O atual presidente do STF assumiu a cadeira vaga com a saída do ex-ministro Ilmar Galvão. A posse de Ayres Britto na corte ocorreu em 25 de junho de 2003.
Casado e pai de cinco filhos, o magistrado se consolidou no meio jurídico como professor universitário e advogado. Graduado em Direito pela Universidade Federal de Sergipe, ele atuou como professor de Direito Constitucional em instituições de ensino superior sergipanas e também na Pontifícia Universidade Católica de São Paulo (PUCSP), na qual foi assistente do atual vice-presidente da República, Michel Temer.
Em Sergipe, também exerceu os cargos de procurador-geral de Justiça e de procurador do Tribunal de Contas do Estado (TCE). O ministro é autor de cinco livros sobre Direito Constitucional e Administrativo.
Juiz com veia poética, Ayres Britto é conhecido por recorrer a citações de poetas consagrados e metáforas em seus votos no STF. Em abril, durante o julgamento da descriminalização do aborto de fetos sem cérebro, o ministro não poupou metáforas para defender a legalização do procedimento cirúrgico.
“O feto anencéfalo é uma crisálida que jamais se transformará em borboleta, porque não alçará voo jamais.

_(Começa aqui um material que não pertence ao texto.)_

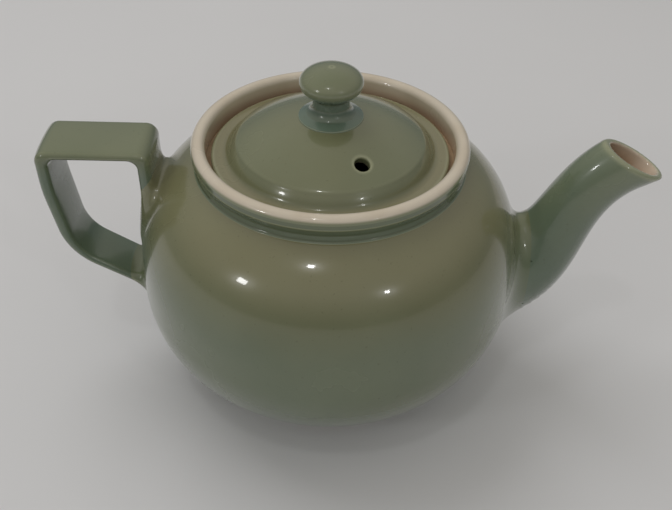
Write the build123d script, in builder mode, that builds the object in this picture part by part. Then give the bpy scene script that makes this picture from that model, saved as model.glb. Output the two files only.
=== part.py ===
from build123d import *
import os
from math import acos, asin, cos, degrees, hypot, radians, sin, sqrt

# Round glazed teapot with a lift-off lid, a swan-neck spout and a squared strap handle.
# Millimetres, +Z up. The origin is on the table, under the middle of the whole pot from grip to spout.
# The spout points along +X and the handle along -X. Every size in x or r below counts from the turning
# axis of the belly and lid, which stands at AXIS_X.
AXIS_X = -8.42
SIDE = Plane((AXIS_X, 0, 0), x_dir=(1, 0, 0), z_dir=(0, -1, 0))   # side view, drawn about the turning axis
TURN = Axis((AXIS_X, 0, 0), (0, 0, 1))

# ---- belly, foot, collar and rim -----------------------------------------------------------
BELLY_R = 72.0          # largest outer radius
BELLY_Z = 50.0          # height of that largest radius
LOWER_B = 54.5          # vertical half-axis of the lower half of the belly, an ellipse
SHOULDER_POWER = 3.0    # the upper half is a superellipse of this power, squarer than an ellipse
NECK_Z = 98.6           # the shoulder ends and the collar starts at this height
WALL = 4.6
BASE_Z = 5.0            # underside of the base, inside the foot ring

FOOT_OUT_R = 40.0
FOOT_IN_R = 34.0
FOOT_SPREAD = 2.0       # the ring widens upwards by this much
FOOT_ROUND = 1.2

COLLAR_FOOT_R = 48.4    # outer radius where the shoulder meets the collar
COLLAR_TOP_Z = 103.6    # the collar ends and the rolled rim starts at this height
COLLAR_HOLLOW = 0.4     # how far the collar's side is drawn in
RIM_R = 50.0
RIM_TOP_Z = 108.3
RIM_ROUND = 2.2
THROAT_R = 44.9         # inner radius of collar and rim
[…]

É preferível arrancar a plantinha ainda tenra no chão do útero do que vê-la precipitar no abismo da sepultura”, enfatizou.
Ayres Britto já publicou cinco livros dedicados a poesias. O mais recente deles, “Ópera do Silêncio”, saiu da gráfica em 2005. O presidente do STF afirma que já concluiu seu sexto livro de poesias, porém, adiou o lançamento da publicação para depois de sua aposentadoria para não coincidir com sua gestão à frente da Suprema Corte.